_Directive_: How many lines of these entries hold the string "handed"? Answer with the number alone.

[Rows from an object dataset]
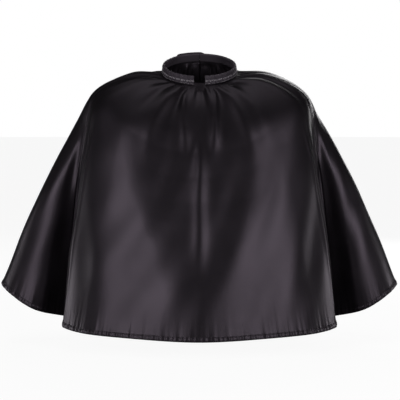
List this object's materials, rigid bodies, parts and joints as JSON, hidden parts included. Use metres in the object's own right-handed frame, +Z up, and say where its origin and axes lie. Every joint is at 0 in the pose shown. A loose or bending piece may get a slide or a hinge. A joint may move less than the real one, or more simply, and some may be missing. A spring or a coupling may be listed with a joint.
{
  "type": "barber cape",
  "caption": "Short black satin salon cape with a notched elastic neckband, deep side folds, turned hems and a hook-and-loop opening at the back.",
  "frame": {"origin": "centre of the neckline, where the wearer's neck holds the cape up", "axes": "+Z up, +X to the wearer's left, the front faces -Y"},
  "size_m": [0.7986, 0.4278, 0.5541],
  "materials": {
    "satin": "black polyester satin, soft sheen",
    "turned_satin": "the same satin turned twice and topstitched",
    "band_satin": "the same satin, ruched by the elastic inside",
    "elastic": "black woven elastic tape",
    "hook_tape": "black nylon hook tape",
    "loop_tape": "black brushed loop tape"
  },
  "bodies": {
    "cape_body": {"front_panel": "satin", "front_hem": "turned_satin", "left_back_panel": "satin", "right_back_panel": "satin", "left_back_hem": "turned_satin", "right_back_hem": "turned_satin", "left_neckband": "band_satin", "right_neckband": "band_satin", "left_neck_elastic": "elastic", "right_neck_elastic": "elastic"},
    "left_half": {"left_back_flap": "satin", "left_flap_hem": "turned_satin", "left_opening_facing": "turned_satin", "left_neckband_end": "band_satin"},
    "right_half": {"right_back_flap": "satin", "right_flap_hem": "turned_satin", "right_opening_facing": "turned_satin", "right_neckband_end": "band_satin", "loop_pad": "loop_tape"},
    "tab": {"closure_tab": "band_satin", "hook_pad": "hook_tape"}
  },
  "joints": [
    {"name": "left_flap_open", "type": "hinge", "parent": "cape_body", "child": "left_half", "pos_m": [0.05118, 0.04835, 0.02043], "axis": [0.3194, 0.231, -0.9191], "range_deg": [0, 100]},
    {"name": "right_flap_open", "type": "hinge", "parent": "cape_body", "child": "right_half", "pos_m": [-0.05118, 0.04835, 0.02043], "axis": [0.3194, -0.231, 0.9191], "range_deg": [0, 100]},
    {"name": "tab_peel", "type": "hinge", "parent": "left_half", "child": "tab", "pos_m": [0.01444, 0.05833, 0.03513], "axis": [0.0329, 0.5157, -0.8562], "range_deg": [0, 100]}
  ],
  "couplings": [
    {"joint": "right_flap_open", "follows": "left_flap_open", "ratio": 1}
  ]
}
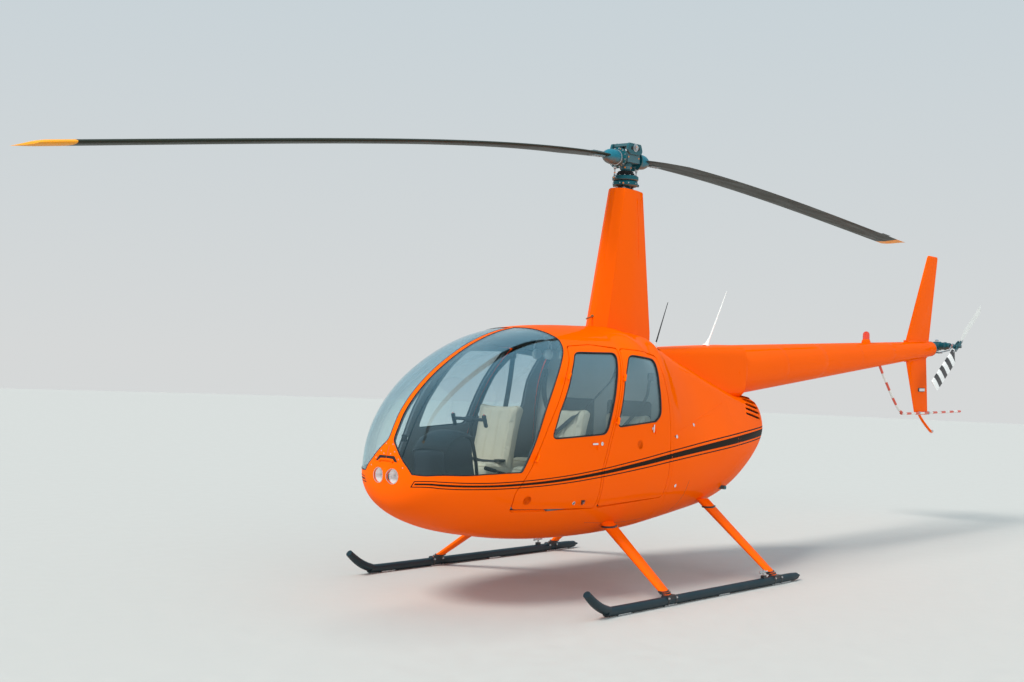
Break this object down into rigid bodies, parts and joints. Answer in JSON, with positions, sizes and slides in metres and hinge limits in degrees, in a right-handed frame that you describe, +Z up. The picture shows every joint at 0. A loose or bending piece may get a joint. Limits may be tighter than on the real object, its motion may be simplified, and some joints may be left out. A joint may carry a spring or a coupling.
{
  "type": "light helicopter",
  "caption": "Four-seat light helicopter on skids, with a teetering main rotor on a tall faired mast and a tail rotor.",
  "frame": {"origin": "on the ground, under the middle of the whole length from the forward blade tip to the tail guard", "axes": "+X forward, +Y to port, +Z up"},
  "size_m": [11.4888, 2.212, 3.2771],
  "materials": {
    "orange_paint": "gloss",
    "skid_paint": "satin",
    "head_metal": "satin",
    "blade_paint": "satin",
    "black_plastic": "matte",
    "bare_metal": "satin",
    "white_paint": "gloss",
    "red_plastic": "gloss",
    "leather": "satin",
    "carpet": "matte",
    "glazing": "gloss"
  },
  "bodies": {
    "airframe": {"cabin_shell": "orange_paint", "windshield_left": "glazing", "windshield_right": "glazing", "landing_light_left": "bare_metal", "landing_light_right": "bare_metal", "engine_cowl": "orange_paint", "tail_cowl": "orange_paint", "tail_boom": "orange_paint", "boom_root_fairing": "orange_paint", "mast_fairing": "orange_paint", "pitot_tube": "bare_metal", "mast_tube": "head_metal", "swashplate_fixed": "head_metal", "fin_upper": "orange_paint", "fin_lower": "orange_paint", "stabilizer": "orange_paint", "tail_gearbox": "head_metal", "tail_guard": "red_plastic", "tail_skid": "orange_paint", "beacon": "red_plastic", "antenna_tall": "white_paint", "antenna_short": "black_plastic", "skid_left": "skid_paint", "skid_right": "skid_paint", "leg_front_left": "orange_paint", "leg_front_right": "orange_paint", "leg_back_left": "orange_paint", "leg_back_right": "orange_paint", "engine_block": "bare_metal", "cabin_floor": "carpet", "instrument_console": "black_plastic", "cyclic_tbar": "head_metal", "seat_front_left": "leather", "seat_front_right": "leather", "seat_rear_left": "leather", "seat_rear_right": "leather"},
    "main_rotor": {"swashplate_rotating": "head_metal", "rotor_shaft": "head_metal", "rotor_hub": "head_metal", "pitch_housing_1": "head_metal", "pitch_housing_2": "head_metal", "rotor_blade_1": "blade_paint", "rotor_blade_2": "blade_paint", "pitch_link_1": "bare_metal", "pitch_link_2": "bare_metal"},
    "tail_rotor": {"tail_rotor_hub": "head_metal", "tail_rotor_blade_1": "white_paint", "tail_rotor_blade_2": "white_paint"},
    "front_left_door": {"door_front_left": "orange_paint", "window_front_left": "glazing"},
    "front_right_door": {"door_front_right": "orange_paint", "window_front_right": "glazing"},
    "rear_left_door": {"door_rear_left": "orange_paint", "window_rear_left": "glazing"},
    "rear_right_door": {"door_rear_right": "orange_paint", "window_rear_right": "glazing"}
  },
  "joints": [
    {"name": "rotor_spin", "type": "hinge", "parent": "airframe", "child": "main_rotor", "pos_m": [0.7555, 0, 3.15], "axis": [0, 0, 1], "continuous": true},
    {"name": "tail_rotor_spin", "type": "hinge", "parent": "airframe", "child": "tail_rotor", "pos_m": [-5.0915, 0.225, 1.927], "axis": [0, 1, 0], "continuous": true},
    {"name": "front_left_door_hinge", "type": "hinge", "parent": "airframe", "child": "front_left_door", "pos_m": [2.4345, 0.622, 0.959], "axis": [0.5073, 0.0261, -0.8613], "range_deg": [0, 80]},
    {"name": "front_right_door_hinge", "type": "hinge", "parent": "airframe", "child": "front_right_door", "pos_m": [2.4345, -0.622, 0.959], "axis": [-0.5073, 0.0261, 0.8613], "range_deg": [0, 80]},
    {"name": "rear_left_door_hinge", "type": "hinge", "parent": "airframe", "child": "rear_left_door", "pos_m": [1.6535, 0.674, 1.196], "axis": [0.3981, 0.1592, -0.9034], "range_deg": [0, 80]},
    {"name": "rear_right_door_hinge", "type": "hinge", "parent": "airframe", "child": "rear_right_door", "pos_m": [1.6535, -0.674, 1.196], "axis": [-0.3981, 0.1592, 0.9034], "range_deg": [0, 80]}
  ],
  "couplings": [
    {"joint": "tail_rotor_spin", "follows": "rotor_spin", "ratio": -5.9495}
  ]
}
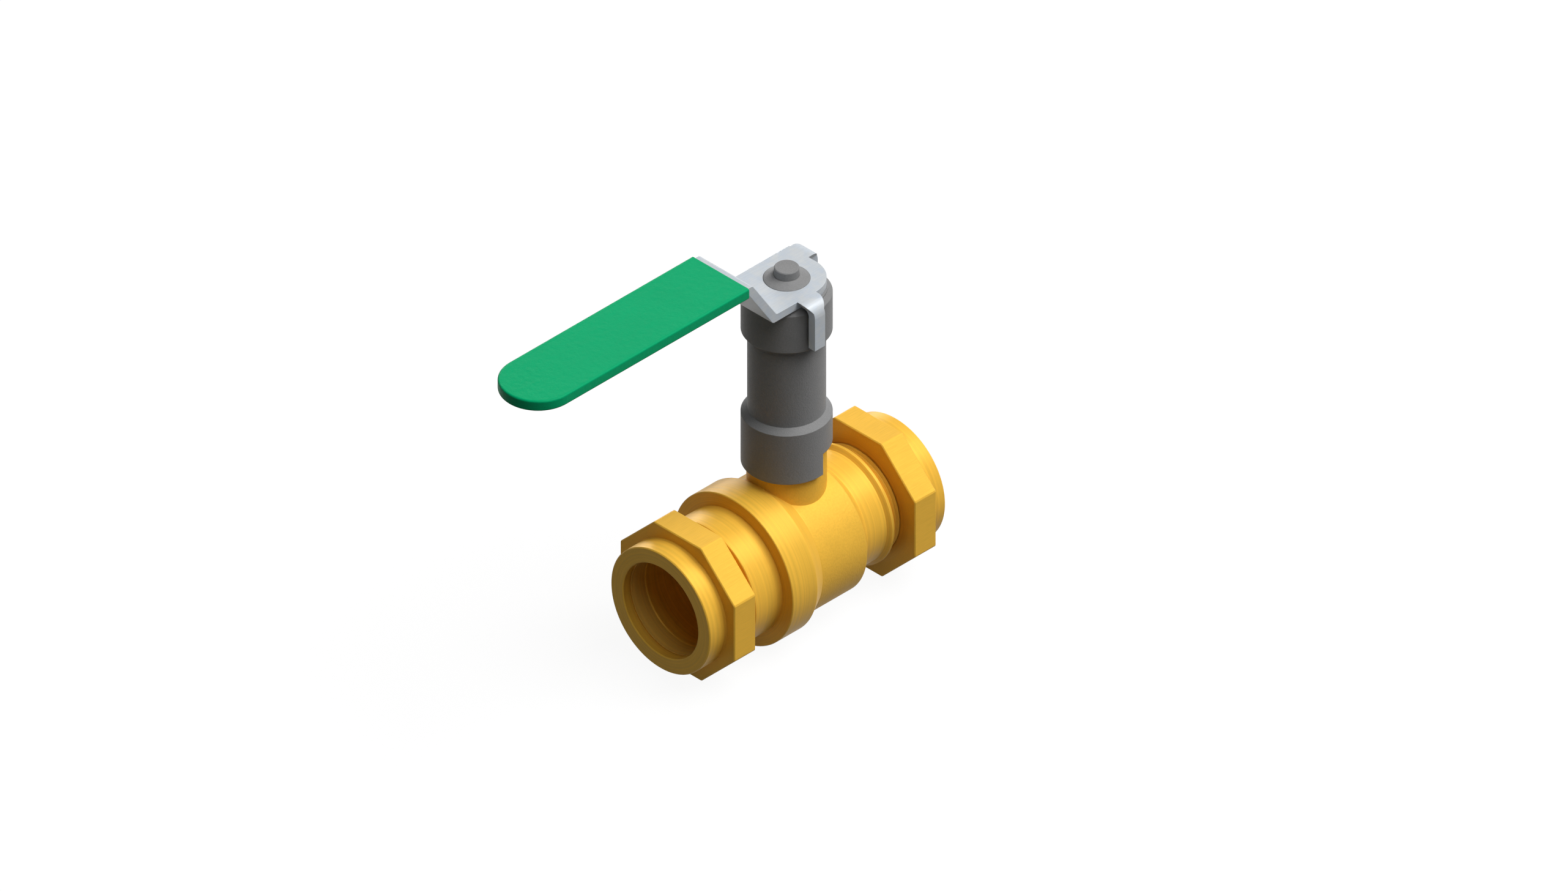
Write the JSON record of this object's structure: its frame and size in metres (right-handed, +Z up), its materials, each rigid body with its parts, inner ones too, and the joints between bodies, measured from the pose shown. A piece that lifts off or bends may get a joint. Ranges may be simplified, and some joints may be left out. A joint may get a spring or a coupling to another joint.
{
  "type": "compression ball valve",
  "caption": "Straight ball valve for 35 mm tube: a compression nut on both ends, a turning extension neck, and a flat cranked lever in a soft green sleeve.",
  "frame": {"origin": "where the tube axis crosses the stem axis, in the middle of the ball", "axes": "+X along the tube axis towards the outlet, away from the open lever; +Z up the stem; +Y to the side"},
  "size_m": [0.1824, 0.0566, 0.1524],
  "materials": {
    "cast_brass": "cast and machined brass, satin",
    "turned_brass": "turned brass, fine feed marks",
    "nut_brass": "forged and turned brass, satin",
    "olive_brass": "soft brass, bright",
    "ball_chrome": "polished hard chrome",
    "seal_plastic": "white low-friction plastic",
    "seal_rubber": "black rubber",
    "steel_pin": "ground steel",
    "grey_plastic": "dark grey moulded plastic, fine texture",
    "lever_steel": "zinc-plated sheet steel",
    "green_vinyl": "green dipped vinyl, soft sheen"
  },
  "bodies": {
    "valve": {"valve_body": "cast_brass", "body_end": "turned_brass", "body_joint_seal": "seal_plastic", "seat_left": "seal_plastic", "seat_right": "seal_plastic", "thrust_washer": "seal_plastic", "gland_packing": "seal_plastic", "gland_nut": "turned_brass"},
    "lever_assembly": {"ball": "ball_chrome", "stem": "turned_brass", "stem_o_ring": "seal_rubber", "coupling_pin": "steel_pin", "extension_spindle": "grey_plastic", "extension_sleeve": "grey_plastic", "extension_cap": "grey_plastic", "lever": "lever_steel", "grip_sleeve": "green_vinyl", "retaining_collar": "grey_plastic"},
    "olive_carrier_left": {"olive_left": "olive_brass"},
    "olive_carrier_right": {"olive_right": "olive_brass"},
    "nut_body_left": {"nut_left": "nut_brass"},
    "nut_body_right": {"nut_right": "nut_brass"}
  },
  "joints": [
    {"name": "lever_turn", "type": "hinge", "parent": "valve", "child": "lever_assembly", "pos_m": [0, 0, 0], "axis": [0, 0, 1], "range_deg": [0, 90]},
    {"name": "nut_left_travel", "type": "slide", "parent": "valve", "child": "olive_carrier_left", "axis": [-1, 0, 0], "range_m": [0, 0.009]},
    {"name": "nut_left_turn", "type": "hinge", "parent": "olive_carrier_left", "child": "nut_body_left", "pos_m": [-0.05113, 0, 0], "axis": [-1, 0, 0], "range_deg": [0, 2160]},
    {"name": "nut_right_travel", "type": "slide", "parent": "valve", "child": "olive_carrier_right", "axis": [1, 0, 0], "range_m": [0, 0.009]},
    {"name": "nut_right_turn", "type": "hinge", "parent": "olive_carrier_right", "child": "nut_body_right", "pos_m": [0.04313, 0, 0], "axis": [1, 0, 0], "range_deg": [0, 2160]}
  ],
  "couplings": [
    {"joint": "nut_left_turn", "follows": "nut_left_travel", "rad_per_m": 4188.8},
    {"joint": "nut_right_turn", "follows": "nut_right_travel", "rad_per_m": 4188.8}
  ]
}
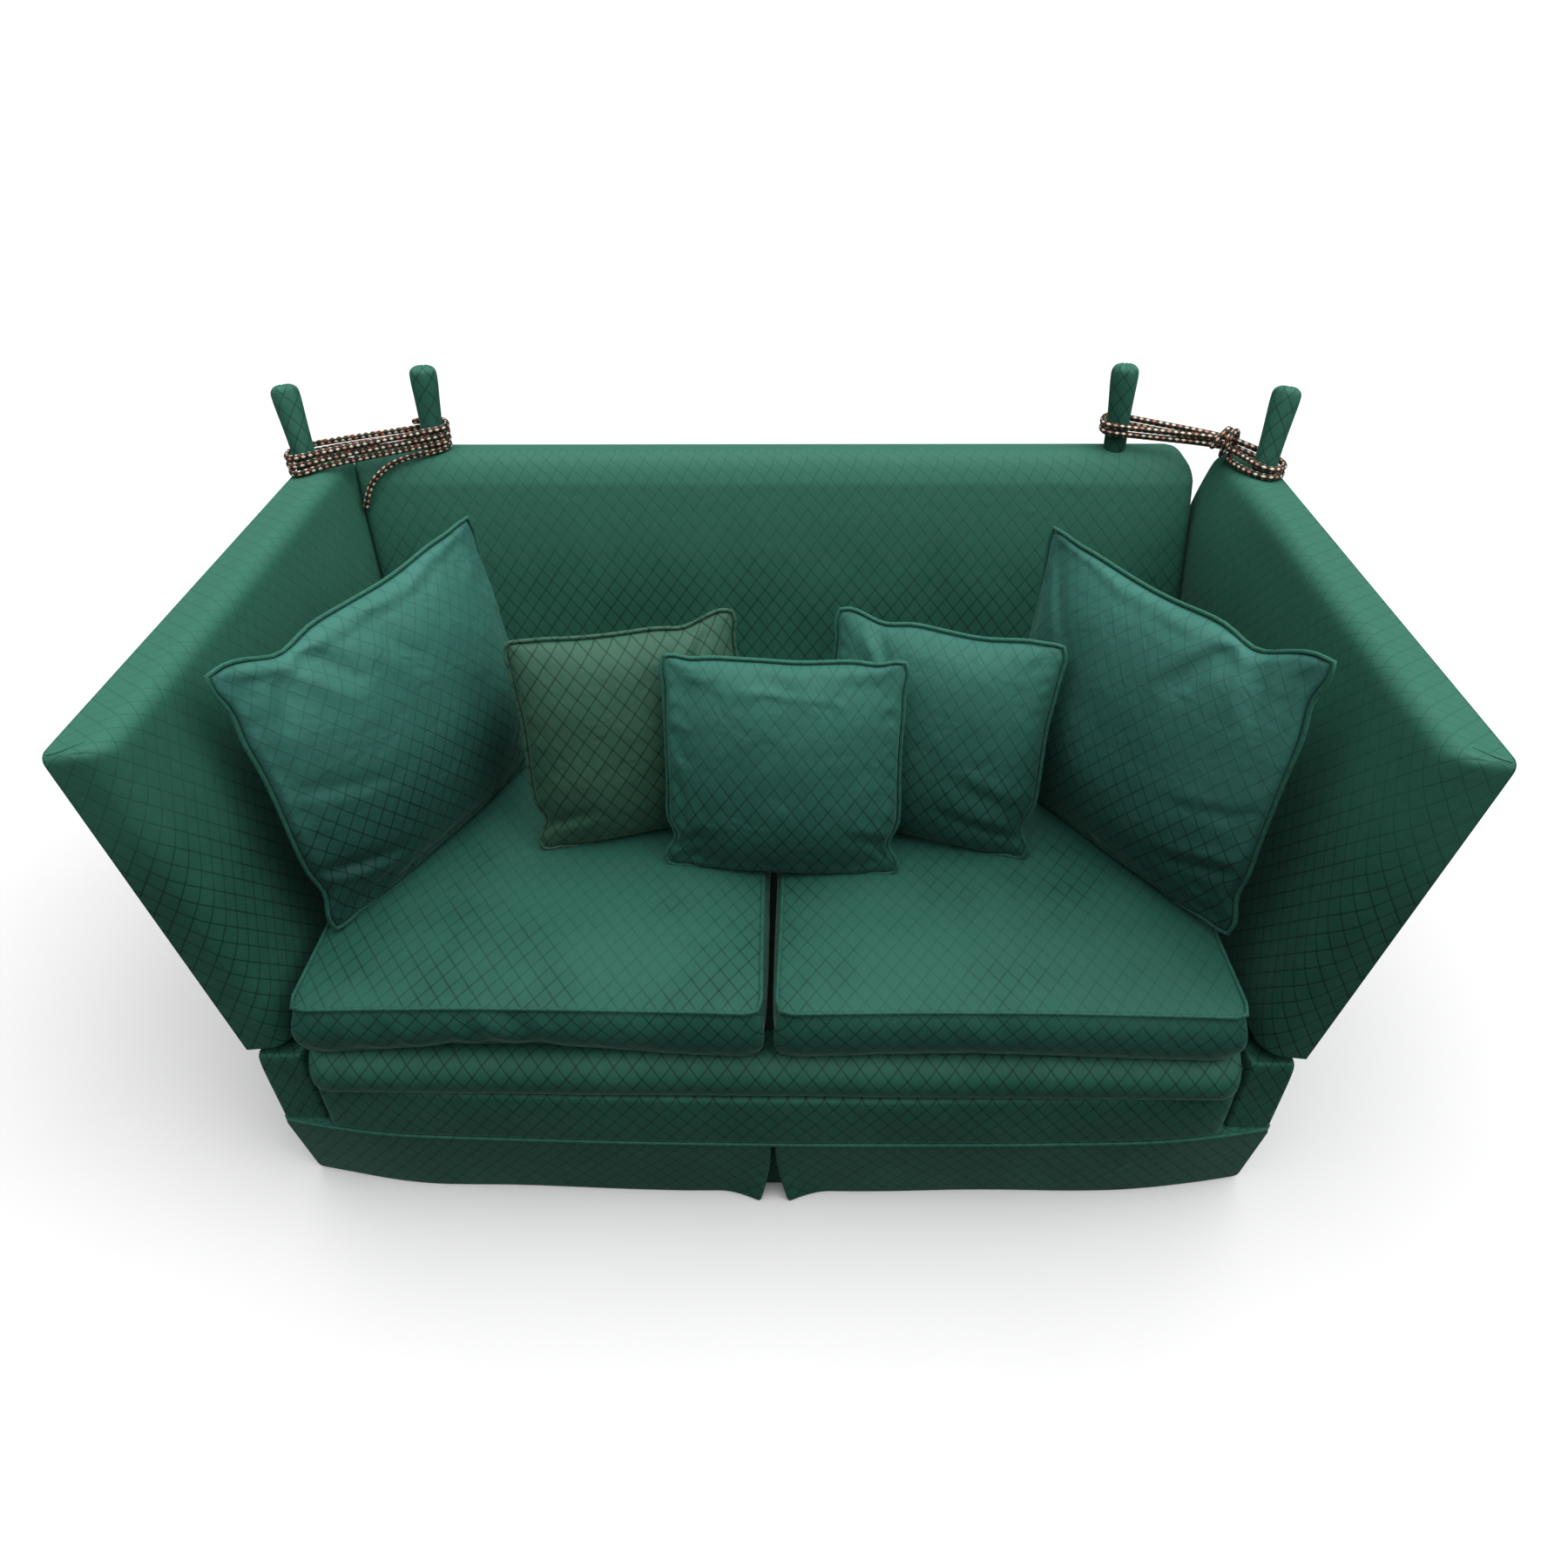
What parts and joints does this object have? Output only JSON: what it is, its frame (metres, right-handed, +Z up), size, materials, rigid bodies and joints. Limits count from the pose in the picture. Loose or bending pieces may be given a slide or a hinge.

_Answer to this problem_: 4